Sex-Worker Poll Lowers Nationwide Estimates

Inflated tallies of Cambodia’s sex workers have annoyed Tom Steinfatt since 2000. That was when he began seeing figures circulated that he said were too high: 80,000 to 100,000 prostitutes nationwide; 17,000 in Phnom Penh.

So he counted for himself and came up with considerably low­er estimates: 18,256 nationwide, 5,250 in Phnom Penh.

Steinfatt, professor of communication studies at the University of Miami in the US state of Florida, said in August that the higher numbers struck him as inaccurate because he could find no explanation for them, only assurances of a “rigorous methodology.”

Steinfatt said he traced citations and found a sloppy string of organizations’ reports that had lifted numbers, sometimes inaccurately, one from another, dating back to the mid-1990s.

Earlier this year, while teaching at the Royal University of Phnom Penh on a fellowship, Steinfatt read a Cambodia Daily story in which a person was quoted citing the US’ estimate of 700,000 for women and children trafficked worldwide.

Last week, Steinfatt recalled in an e-mail what bothered him about that passage:

“The US will not release the way the figures were compiled or any intermediate numbers, such as those for Cambodia…. One would need a worldwide study to show [that figure] was incorrect. If the intermediate numbers were given, those that were added to get the 700,000, then the basis for the 700,000 would be transparent and either believable or attackable,” he wrote.

So Steinfatt visited the offices of The Cambo­dia Daily and suggested that some of the trafficking figures might warrant investigation, which is what he was doing—traveling throughout the country with motorbike taxi drivers, counting prostitutes and trying to determine whether they had been trafficked.

His findings were released Oct 6 in a 30-page report.

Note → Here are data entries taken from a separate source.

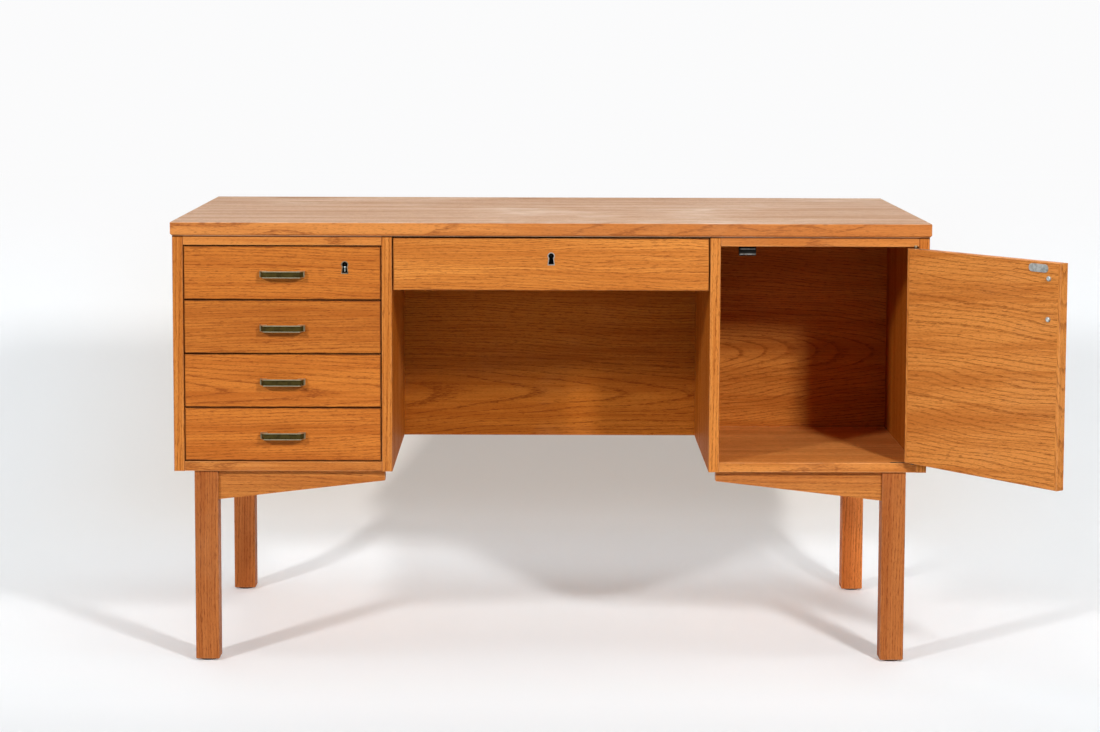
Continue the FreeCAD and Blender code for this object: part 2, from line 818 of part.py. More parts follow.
# Cupboard door, drawn shut
door = Piece("door_panel", (door_near, front_face, door_low), swings=True)
door.block((door_near, door_far), (front_face, front_back), (door_low, door_high))
door.eased("Chamfer", arris, y=[front_face, front_back])
slack = cell("leaf_clearance")
for low, high in (
    (door_high - cell("leaf_thickness"), door_high + OVER),
    (door_low - OVER, door_low + cell("leaf_thickness")),
):
    door.block((leaf_near - slack, door_far + OVER), (leaf_front - slack, leaf_back + slack),
               (low, high), cut=True)
    door.rod("z", (pivot_x, pivot_y), cell("knuckle_radius") + slack, low, high, cut=True)

# The door's handle and the two screws that come through from its inner face
pull_x = door_near + cell("door_handle_inset")
pull_z = door_high - cell("door_handle_drop")
pull = handle("door_handle", (pull_x, pull_z), upright=True, swings=True)
reach = cell("front_thickness") + cell("handle_screw_bite")
things = []
for word, step in (("lower", -1), ("upper", 1)):
    place = (pull_x, pull_z + cell("handle_spacing") / 2 * step)
    things.append(screw("door_handle_screw_" + word, place, front_back, reach))
    door.rod("y", place, screw_hole, front_face - OVER, front_back + OVER, cut=True)
    pull.rod("y", place, screw_hole,
             front_back - reach - cell("screw_clearance"), front_face, cut=True)
group("door_handle_screws", things, swings=True)

# Strike plate with round ends
strike_back = front_back + cell("strike_thickness")
round_end = cell("strike_height") / 2
straight = cell("strike_length") / 2 - round_end
strike = Piece("strike_plate", (strike_x, front_back, strike_z), swings=True)
strike.block((strike_x - straight, strike_x + straight), (front_back, strike_back),
             (strike_z - round_end, strike_z + round_end))
for step in (-1, 1):
    strike.rod("y", (strike_x + straight * step, strike_z), round_end, front_back, strike_back)


def leaf(title, low, high, drilled):
    """One hinge leaf, flush in its board: a straight plate that ends in a knuckle."""
    plate = Piece(title, (pivot_x, pivot_y, low), node=False)
    plate.block((leaf_near, leaf_far), (leaf_front, leaf_back), (low, high))
    plate.rod("z", (pivot_x, pivot_y), cell("knuckle_radius"), low, high)
    if drilled:
        plate.rod("z", (pivot_x, pivot_y), cell("pivot_radius") + cell("pivot_clearance"),
                  low, high, cut=True)
    return plate


thick = cell("leaf_thickness")
lap = thick - cell("leaf_clearance")
upper_case = leaf("leaf_case_upper", bay_top, bay_top + thick, drilled=False)
upper_case.rod("z", (pivot_x, pivot_y), cell("pivot_radius"), door_high - lap, bay_top)
lower_case = leaf("leaf_case_lower", bay_bottom - thick, bay_bottom, drilled=False)
lower_case.rod("z", (pivot_x, pivot_y), cell("knuckle_radius"), bay_bottom,
               door_low - cell("leaf_clearance"))
lower_case.rod("z", (pivot_x, pivot_y), cell("pivot_radius"), bay_bottom, door_low + lap)
group("hinge_leaves_case", [upper_case.body, lower_case.body])
upper_door = leaf("leaf_door_upper", door_high - thick, door_high, drilled=True)
lower_door = leaf("leaf_door_lower", door_low, door_low + thick, drilled=True)
group("hinge_leaves_door", [upper_door.body, lower_door.body], swings=True)

# Magnetic catch under the upper panel of the cupboard
pole_face = strike_back + cell("catch_gap")
catch_face = pole_face + cell("pole_proud")
catch_back = catch_face + cell("catch_depth")
catch_low = bay_top - cell("catch_height")
half = cell("catch_width") / 2
catch = Piece("catch_housing", (strike_x, catch_face, bay_top), node=False)
catch.block((strike_x - half, strike_x + half), (catch_face, catch_back), (catch_low, bay_top))
ear = cell("catch_ear_width") / 2
ear_span = (catch_back - cell("catch_ear_depth"), catch_back)
ear_low = bay_top - cell("catch_ear_thickness")
catch.block((strike_x - ear, strike_x + ear), ear_span, (ear_low, bay_top))
poles = []
for number in range(2):
    high = bay_top - cell("pole_drop") - cell("pole_spacing") * number
    x = (strike_x - cell("pole_width") / 2, strike_x + cell("pole_width") / 2)
    z = (high - cell("pole_thickness"), high)
    y = (pole_face, catch_back - cell("pole_proud"))
    catch.block(x, (catch_face - OVER, y[1]), z, cut=True)
    poles.append(bar("catch_pole_%d" % (number + 1), x, y, z))
group("magnetic_catch", [catch.body] + poles)

# Legs, their rails and the glides under them
leg_outer = outer_face + cell("case_end_inset") - cell("leg_end_inset")
leg_inner = leg_outer - cell("leg_width")
leg_rows = {
    "front": (case_front + cell("leg_front_inset"),
              case_front + cell("leg_front_inset") + cell("leg_depth")),
    "rear": (case_back - cell("leg_back_inset") - cell("leg_depth"),
             case_back - cell("leg_back_inset")),
}
rail_rows = {
    "front": (leg_rows["front"][0] + cell("rail_setback"),
              leg_rows["front"][0] + cell("rail_setback") + cell("rail_thickness")),
    "rear": (leg_rows["rear"][1] - cell("rail_setback") - cell("rail_thickness"),
             leg_rows["rear"][1] - cell("rail_setback")),
}
rail_end = knee_face + cell("rail_end_inset")
rail_low = case_bottom - cell("rail_depth")
leg_middle = (leg_outer + leg_inner) / 2
leg_foot = cell("glide_height")
side_rail = (leg_middle - cell("rail_thickness") / 2, leg_middle + cell("rail_thickness") / 2)
tenon_half = cell("tenon_thickness") / 2
tenon_z = (rail_low + cell("tenon_shoulder"), case_bottom - cell("tenon_shoulder"))
tenon = cell("tenon_length")
glides = []
for name, side in SIDES:
    rails = []
    for row, y in leg_rows.items():
        rail_y = rail_rows[row]
        rail_middle = (rail_y[0] + rail_y[1]) / 2
        cross = (rail_middle - tenon_half, rail_middle + tenon_half)
        along = (leg_middle - tenon_half, leg_middle + tenon_half)
        inward = (y[1] - tenon, y[1]) if row == "front" else (y[0], y[0] + tenon)
        x = mirrored(side, leg_inner, leg_outer)
        leg = Piece("leg_%s_%s" % (row, name), (x[0], y[0], leg_foot))
        leg.block(x, y, (leg_foot, case_bottom))
        leg.eased("Fillet", cell("leg_edge_radius"), along="z")
        leg.eased("Chamfer", cell("leg_foot_chamfer"), z=[leg_foot])
        leg.block(mirrored(side, leg_inner, leg_inner + tenon), cross, tenon_z, cut=True)
        leg.block(mirrored(side, *along), inward, tenon_z, cut=True)
        foot = (placed(side, leg_middle), (y[0] + y[1]) / 2)
        glides.append(spindle("glide_%s_%s" % (row, name), "z", foot, cell("glide_radius"),
                              ZERO, leg_foot))

        rail = Piece("rail_%s_%s" % (row, name), (placed(side, rail_end), rail_y[0], rail_low),
                     node=False)
        rail.prism("y", rail_y[0], rail_y[1], [[
            (placed(side, leg_inner), case_bottom),
            (placed(side, rail_end), case_bottom),
            (placed(side, rail_end), case_bottom - cell("rail_end_depth")),
            (placed(side, leg_inner), rail_low),
        ]])
        rail.block(mirrored(side, leg_inner, leg_inner + tenon), cross, tenon_z)
        rails.append(rail.body)

    span = (leg_rows["front"][1], leg_rows["rear"][0])
    long_rail = Piece("rail_side_" + name, (mirrored(side, *side_rail)[0], span[0], rail_low),
                      node=False)
    long_rail.block(mirrored(side, *side_rail), span, (rail_low, case_bottom))
    long_rail.block(mirrored(side, leg_middle - tenon_half, leg_middle + tenon_half),
                    (span[0] - tenon, span[1] + tenon), tenon_z)
    rails.append(long_rail.body)
    group("leg_rails_" + name, rails)
group("glides", glides)

DOC.recompute()

# Pieces in their places, with the door open about its pivot
pivot = FreeCAD.Vector(pivot_x.value, pivot_y.value, 0)
turn = FreeCAD.Rotation(FreeCAD.Vector(0, 0, 1), cell("door_open_angle").value)
swing = FreeCAD.Placement(FreeCAD.Vector(), turn, pivot)
for node in NODES:
    base = FreeCAD.Vector(*[size.value for size in node.corner])
    place = FreeCAD.Placement(base, FreeCAD.Rotation())
    node.thing.Placement = swing.multiply(place) if node.swings else place
DOC.recompute()

# The frame's origin: the middle of the whole desk's bounding box, on the floor
bounds = FreeCAD.BoundBox()
for node in NODES:
    bounds.add(node.thing.Shape.optimalBoundingBox())
shift = FreeCAD.Vector(-bounds.Center.x, -bounds.Center.y, -bounds.ZMin)
for node in NODES:
    node.thing.Placement.Base += shift
DOC.recompute()
print("bounds", bounds)
print("shift", shift, "pivot", pivot + shift)

# Every object is sound, every cut takes material away and every addition adds some
for thing in DOC.Objects:
    broken = [word for word in thing.State if word in ("Invalid", "Error")]
    if broken:
        raise RuntimeError("%s is %s" % (thing.Label, broken))
for body, thing, grows in CHANGES:
    before = thing.BaseFeature.Shape.Volume if thing.BaseFeature else 0
    if (thing.Shape.Volume > before) != grows or thing.Shape.Volume == before:
        raise RuntimeError("%s does not change its body" % thing.Label)

os.makedirs("parts", exist_ok=True)
for node in NODES:
    shape = node.thing.Shape
    if shape.isNull() or not shape.isValid() or not shape.Solids:
        raise RuntimeError("%s has no sound shape" % node.label)
    shape.exportStep("parts/%s.step" % node.label)
print("nodes", len(NODES), "solids", sum(len(node.thing.Shape.Solids) for node in NODES))
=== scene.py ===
"""Looks of the writing desk: oiled oak boards, aged brass pulls and a pale photo studio.

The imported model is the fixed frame. Every wooden node gets its own oak, cut along its own
grain, and the fittings get metal and plastic finishes. All lengths are metres.
"""

import json
import logging
import math
from dataclasses import dataclass, field
from enum import Enum

import bpy
import numpy as np
from mathutils import Matrix, Vector

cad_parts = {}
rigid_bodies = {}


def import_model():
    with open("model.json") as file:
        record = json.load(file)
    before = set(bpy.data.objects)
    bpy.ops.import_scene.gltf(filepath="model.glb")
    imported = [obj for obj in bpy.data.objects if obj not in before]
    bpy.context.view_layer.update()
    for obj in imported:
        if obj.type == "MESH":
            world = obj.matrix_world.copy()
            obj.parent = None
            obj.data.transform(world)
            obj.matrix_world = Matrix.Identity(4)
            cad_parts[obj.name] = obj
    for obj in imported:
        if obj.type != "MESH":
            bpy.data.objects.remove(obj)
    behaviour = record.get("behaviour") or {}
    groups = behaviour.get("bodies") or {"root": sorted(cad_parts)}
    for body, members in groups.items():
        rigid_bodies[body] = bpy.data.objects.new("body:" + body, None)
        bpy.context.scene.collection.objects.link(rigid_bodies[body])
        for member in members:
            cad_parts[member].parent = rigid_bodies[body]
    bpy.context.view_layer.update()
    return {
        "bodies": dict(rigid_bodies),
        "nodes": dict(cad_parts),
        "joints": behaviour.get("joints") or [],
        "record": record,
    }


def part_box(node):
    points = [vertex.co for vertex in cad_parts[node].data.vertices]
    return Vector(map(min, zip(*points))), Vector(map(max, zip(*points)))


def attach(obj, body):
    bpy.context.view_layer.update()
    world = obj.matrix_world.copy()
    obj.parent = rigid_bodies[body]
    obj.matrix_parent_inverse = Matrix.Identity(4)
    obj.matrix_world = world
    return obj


LOG = logging.getLogger("desk")
FRAME: dict = {}

OPEN_ANGLE = 128.0
OPEN_TURN = Matrix.Rotation(math.radians(OPEN_ANGLE), 3, "Z")
DRAWER_NUMBERS = (1, 2, 3, 4)
SIDES = ("left", "right")

Colour = tuple[float, float, float]
Point = tuple[float, float, float]


class Grain(Enum):
    """The way a board's grain runs in the desk."""

    ALONG = "along X"
    BACK = "along Y"
    UP = "along Z"


class Facing(Enum):
    """The way a board's broad face looks."""

    FRONT = "along Y"
    SIDE = "along X"
    LEVEL = "along Z"


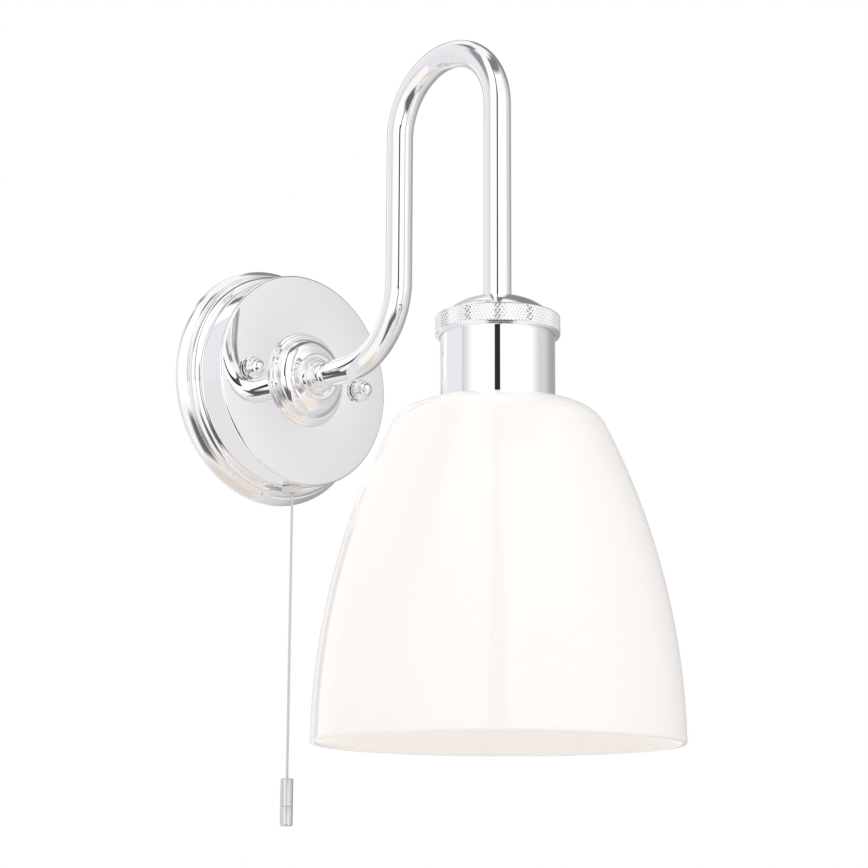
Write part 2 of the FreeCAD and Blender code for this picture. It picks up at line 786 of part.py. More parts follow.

Steinfatt, author of “Working at the Bar: Sex Work and Health Communication in Thailand,” had planned to fund the research himself, he told a reporter in August, while driving to a row of Mean­chey district brothels in Phnom Penh.

But an inquiry at the US Em­bas­­sy earlier this year led to a grant from the US Agency for Interna­tional Development. So Steinfatt set out with his taxi-driver-turned-assistant, hitting all but one of the country’s provinces and municipalities, and asking men to take them to the sex workers.

“We hire them and say, ‘Show us the sex-work places,’” Steinfatt said in August.

Arriving at the Meanchey district brothels, Steinfatt strolled up and down both sides of the streets, sticking his head into each dingy shack and inquiring about prostitutes: How many girls? Are there any more? Do you have small ladies?

Small ladies are underage, sometimes child, sex workers, Steinfatt explained.

Asked if he had seen many children being sold for sex, Steinfatt said, “Honestly, I don’t really like to talk about it, but you don’t see undeveloped girls in many places.”

However, he said he did see them in Phnom Penh, Siha­nouk­ville and Koh Kong town.

“You would expect to see it in other border towns, but I didn’t,” he said.

The study did not report on street children not connected to brothels, who seem to keep Cambodia popular among foreign pedophiles.

Steinfatt encountered numerous forms of prostitution: House­wives working desolate crossroads during the day, 24-hour brothels where the women appeared to be held against their will, Khmer joints, Vietnamese joints and glass rooms.

The glass rooms are showcases for the women working massage parlors. They sit behind the glass, and a customer can choose them by pointing or asking for their designated number.

One such operation in Kom­pong Cham town, where “the ladies seemed to have really long faces,” stuck out in Steinfatt’s memory. He recalled about 22 Khmer women in a glass room being “ordered around.”

“That surprised me because I hadn’t seen something that big that was Khmer,” he said.

Steinfatt and his assistants observed 5,317 of their 18,256 estimate. The second number was arrived at using other trusted censuses, geographical measurements, proportionality assumptions and statistical methods, the report said.

Of the 5,317 women and girls observed, 1,074 were judged to be trafficked—198 by their age and 876 by their admitted indentured status.

Just more than 80 percent of the trafficked prostitutes were Vietna­mese, about 60 percent of whom had been “sold” to help settle family debts, thereby maintaining their family’s honor.

Steinfatt’s report recommended that the issues of family debt and honor be considered by well-meaning groups before the women are removed from brothels against their will.